Roma, 13 gen — Sarebbe bastata una telefonata al 118 per evitare la tragica morte di Maddalena Urbani, la 21enne deceduta il 27 marzo 2021 per assunzione di un mix letale di farmaci e stupefacenti. Una telefonata che non partì mai dai telefoni di Abdulaziz Rajab, spacciatore di origini siriane, e Kaoula El Haouzi, amica della Urbani che lasciarono la ragazza ad agonizzare 15 ore prima del suo decesso.

Maddalena Urbani, 14 anni allo spacciatore e due all’amica di lei

Queste le conclusioni dei giudici della Corte d’Assise di Roma, scritte nelle motivazioni della sentenza con cui hanno condannato a 14 anni di carcere il pusher — l’accusa è di omicidio volontario con dolo eventuale per la morte della giovane — e a 2 anni la sedicente amica, riformulando l’accusa in omissione di soccorso. Nelle carte si legge che i due imputati «preferirono non allertare i soccorsi» nonostante «l’esatta consapevolezza della gravità della situazione, dimostrata dalla necessità di intervenire più volte quella notte sulla ragazza con manovre di tipo rianimatorio». In sunto: i due, per evitare rogne con la giustizia, preferirono lasciare morire Maddalena.

Quindici ore di agonia 

Per i giudici di assise, lo spacciatore immigrato operò «per motivi inaccettabili, esclusivamente egoistici» e omise di chiedere l’intervento dei soccorsi per «scongiurare che si venisse a conoscenza del fatto che aveva ricevuto due ragazze in casa» dove lui immagazzinava sostanze stupefacenti, «contravvenendo in questo modo alla misura dei domiciliari». Questo «aderendo alla elevata possibilità che Maddalena morisse, evento che si è esattamente rappresentato e al quale ha aderito, pur non essendo il fine principale del suo agire».
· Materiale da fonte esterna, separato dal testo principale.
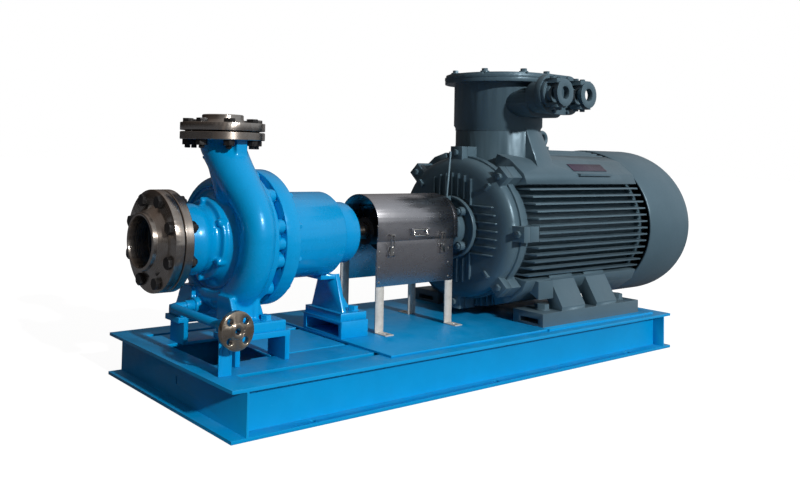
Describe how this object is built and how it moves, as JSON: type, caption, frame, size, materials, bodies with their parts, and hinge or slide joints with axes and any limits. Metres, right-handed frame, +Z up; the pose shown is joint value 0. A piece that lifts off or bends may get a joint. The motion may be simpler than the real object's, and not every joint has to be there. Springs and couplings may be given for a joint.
{
  "type": "centrifugal water pump",
  "caption": "Skid-mounted horizontal end-suction centrifugal water pump driven by a finned explosion-proof motor through a guarded spacer coupling.",
  "frame": {"origin": "centre of the skid underside", "axes": "+X along the shaft from suction to motor, +Z up, -Y towards the drain flange and cable outlets"},
  "size_m": [2.15, 0.608, 0.909],
  "materials": {
    "skid_blue": "satin",
    "pump_blue": "gloss",
    "machined_steel": "machined",
    "black_steel": "matt",
    "gasket_black": "matt",
    "guard_sheet": "bright sheet",
    "leg_grey": "satin",
    "motor_grey": "satin",
    "winding_copper": "varnished",
    "fan_black": "matt",
    "plate_violet": "etched"
  },
  "bodies": {
    "skid_set": {"base_frame": "skid_blue", "deck_plate": "skid_blue", "casing_pedestals": "skid_blue", "rear_pedestal": "skid_blue", "casing": "pump_blue", "suction_flange": "machined_steel", "discharge_flange": "machined_steel", "suction_gasket": "gasket_black", "discharge_gasket": "gasket_black", "suction_bolts": "black_steel", "discharge_bolts": "black_steel", "wear_ring": "machined_steel", "casing_cover": "pump_blue", "seal_gland": "machined_steel", "cover_studs": "black_steel", "bearing_frame": "pump_blue", "bearing_end_cap": "pump_blue", "bearing_outer_rings": "machined_steel", "rear_foot": "pump_blue", "foot_bolts": "pump_blue", "drain_pipe": "skid_blue", "drain_flange": "machined_steel", "drain_support": "skid_blue", "guard_body": "guard_sheet", "guard_legs": "leg_grey", "hinge_pin": "machined_steel", "guard_rivets": "leg_grey", "motor_frame": "motor_grey", "drive_end_shield": "motor_grey", "shield_bolts": "motor_grey", "motor_bearing_cap": "motor_grey", "grease_tube": "motor_grey", "rear_shield": "motor_grey", "stator": "winding_copper", "fan_cowl": "motor_grey", "terminal_box": "motor_grey", "terminal_lid": "motor_grey", "cable_outlet": "motor_grey", "cable_glands": "motor_grey", "nameplate": "plate_violet", "lifting_eye": "motor_grey", "motor_bolts": "motor_grey"},
    "pump_rotor": {"pump_shaft": "machined_steel", "impeller": "machined_steel", "impeller_nut": "machined_steel", "shaft_sleeve": "machined_steel", "seal_rotor": "gasket_black", "pump_inner_rings": "machined_steel", "pump_hub": "machined_steel", "spacer": "machined_steel", "coupling_bolts": "black_steel"},
    "motor_rotor": {"motor_shaft": "machined_steel", "motor_inner_rings": "machined_steel", "rotor_core": "machined_steel", "fan": "fan_black", "motor_hub": "machined_steel"},
    "guard_cover": {"guard_cover": "guard_sheet"},
    "guard_handle": {"guard_handle": "machined_steel"},
    "latch_pump_end": {"latch_pump_end": "machined_steel"},
    "latch_motor_end": {"latch_motor_end": "machined_steel"}
  },
  "joints": [
    {"name": "motor_spin", "type": "hinge", "parent": "skid_set", "child": "motor_rotor", "pos_m": [0, 0, 0.4], "axis": [1, 0, 0], "continuous": true},
    {"name": "pump_spin", "type": "hinge", "parent": "skid_set", "child": "pump_rotor", "pos_m": [0, 0, 0.4], "axis": [1, 0, 0], "continuous": true},
    {"name": "guard_cover_hinge", "type": "hinge", "parent": "skid_set", "child": "guard_cover", "pos_m": [0, 0.083, 0.392], "axis": [-1, 0, 0], "range_deg": [0, 110]},
    {"name": "guard_handle_swing", "type": "hinge", "parent": "guard_cover", "child": "guard_handle", "pos_m": [-0.09, -0.0835, 0.407], "axis": [-1, 0, 0], "range_deg": [0, 90]},
    {"name": "latch_pump_end_turn", "type": "hinge", "parent": "skid_set", "child": "latch_pump_end", "pos_m": [-0.205, -0.0825, 0.34], "axis": [1, 0, 0], "range_deg": [0, 110]},
    {"name": "latch_motor_end_turn", "type": "hinge", "parent": "skid_set", "child": "latch_motor_end", "pos_m": [0.008, -0.0825, 0.34], "axis": [1, 0, 0], "range_deg": [0, 110]}
  ],
  "couplings": [
    {"joint": "pump_spin", "follows": "motor_spin", "ratio": 1}
  ]
}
Per quanto riguarda la condotta dell’amica, nelle motivazioni si sottolinea che anche su di lei «gravava l’obbligo di attivarsi e far intervenire gli operatori sanitari, considerate le allarmanti condizioni» di Maddalena Urbani ma nel corso del dibattimento ha «mentito, e ha fatto di tutto per sminuire la precisa consapevolezza della gravità della situazione e il suo evidente coinvolgimento nella vicenda».